Huether received his very first public art commission from the University of Alaska in 1989. The artist has designed and fabricated over 165 private commissions and over 70 public art commissions worldwide. All of the concepts the artist designs are one-off creations. Huether's team oftentimes also transports and installs the artwork.

Projects include: The Lady Bird Mural at the Lyndon B. Johnson Presidential Library in Austin, Texas (2011), the Aluminum Yucca in Albuquerque, New Mexico (2003), architectural art glass window treatment for 'The Bridge North Texas', Dallas, Texas (2008), Hoops at Oregon State University's Basketball Practice Facility (2014), Globussphäre in Loßburg, Germany (2009), Pixel Care for the El Camino Hospital in Mountain View, California (2009), Lichtregen at the Archer Hotel in New York City, New York (2014), Highwire Travelers at the Raleigh-Durham International Airport, Terminal 1, Baggage Claim in Morrisville, North Carolina (2014), Parish Church St. Laurentius in Bobenheim-Roxheim, Germany (2013), A-Round Oakland at the Bay Area Rapid Transit (BART) airport connector train station in Oakland, California (2014).
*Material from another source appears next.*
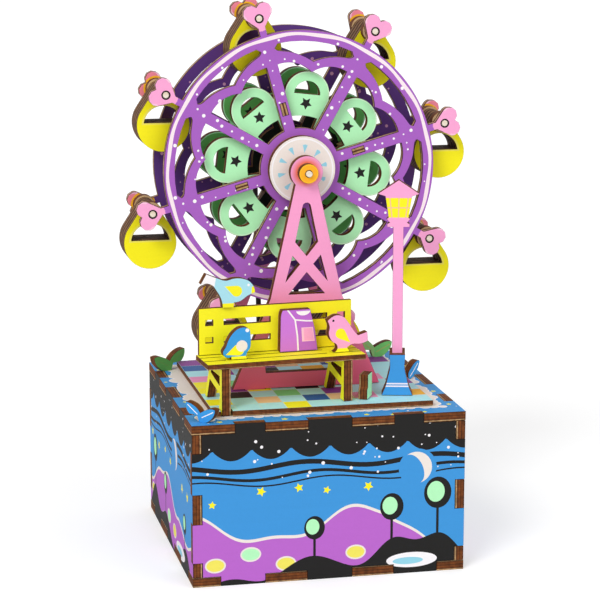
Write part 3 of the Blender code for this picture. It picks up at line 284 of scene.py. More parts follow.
@dataclass(frozen=True)
class BurntEdge(Paint):
    """The laser cut edge of a plywood sheet: charred brown, with paler glue lines and fine streaks."""

    stops: tuple[tuple[float, Colour], ...] = (
        (0.0, (48, 22, 8)), (0.10, (126, 68, 28)), (0.30, (142, 78, 32)), (0.42, (92, 46, 18)),
        (0.52, (150, 84, 36)), (0.72, (124, 64, 26)), (0.82, (98, 50, 20)), (0.88, (232, 190, 136)),
        (0.94, (212, 166, 114)), (1.0, (64, 30, 12)),
    )

    def fill(self, graph: Graph) -> bpy.types.Material:
        """Bands by the depth into the sheet, which the cut map's second axis counts in sheets.

        Args:
            graph: the empty material.
        Returns:
            the finished material.
        """
        cut = graph.add("UVMap", {}, uv_map="cut")
        split = graph.add("SeparateXYZ", {0: cut}, "Y")
        depth = graph.math("FRACT", split)
        shy = graph.math("SUBTRACT", depth, 0.035)
        ragged = graph.math("MULTIPLY_ADD", graph.noise(700.0, 3.0), 0.07, shy)
        bands = graph.ramp(ragged, list(self.stops))
        streak_place = graph.add("Mapping", {"Vector": cut, "Scale": (2.6, 0.35, 1.0)})
        streaks = graph.add("TexNoise", {"Vector": streak_place, "Scale": 1.0, "Detail": 4.0})
        char = graph.add("MapRange", {"Value": graph.noise(520.0, 5.0), "From Min": 0.32, "From Max": 0.66,
                                      "To Min": 0.52, "To Max": 1.14})
        tone = graph.math("MULTIPLY", graph.math("MULTIPLY_ADD", streaks, 0.65, 0.395), char)
        grey = graph.add("CombineColor", {0: tone, 1: tone, 2: tone})
        graph.join(graph.mix(1.0, bands, grey, "MULTIPLY"), graph.shader.inputs["Base Color"])
        graph.shader.inputs["Roughness"].default_value = 0.72
        graph.bump(streaks, 0.00008, 0.7)
        return graph.material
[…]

In 2015, Huether was commissioned to design and fabricate several large-scale art-installations for the Terminal Redevelopment Program at the Salt Lake City International Airport in Salt Lake City, Utah. The installation of the artwork for the new airport is scheduled for 2020. (Several years prior, he had completed as smaller work, The Canyon, at the TRAX light rail station at the airport.) Later, he helped design a 1,175-foot tunnel between Concourse A and Concourse B at the airport, named the "River Tunnel". The tunnel will be completed by fall 2024.

In September 2022, Huether completed a centerpiece Hormel Foods' global headquarters in Austin, Minnesota. The 1-ton, 25-foot tall fork sculpture stands in the company's outdoor plaza. It is made up of nearly 20,000 forks.

==Residencies==
Gordon Huether has been the permanent artist in residence at Artesa Vineyards & Winery since 1997. One of the first pieces Huether completed was a series of sculptures made from a composite of resin, fiberglass and powdered aluminum for the fountain at the vineyard's entrance. Artesa Vineyards & Winery features a rotating exhibit of Gordon Huether's sculptural and fine art work.
A selection of Gordon Huether's fine art work is on display in St. Supéry Estate Vineyards & Winery's gallery space since Fall 2014.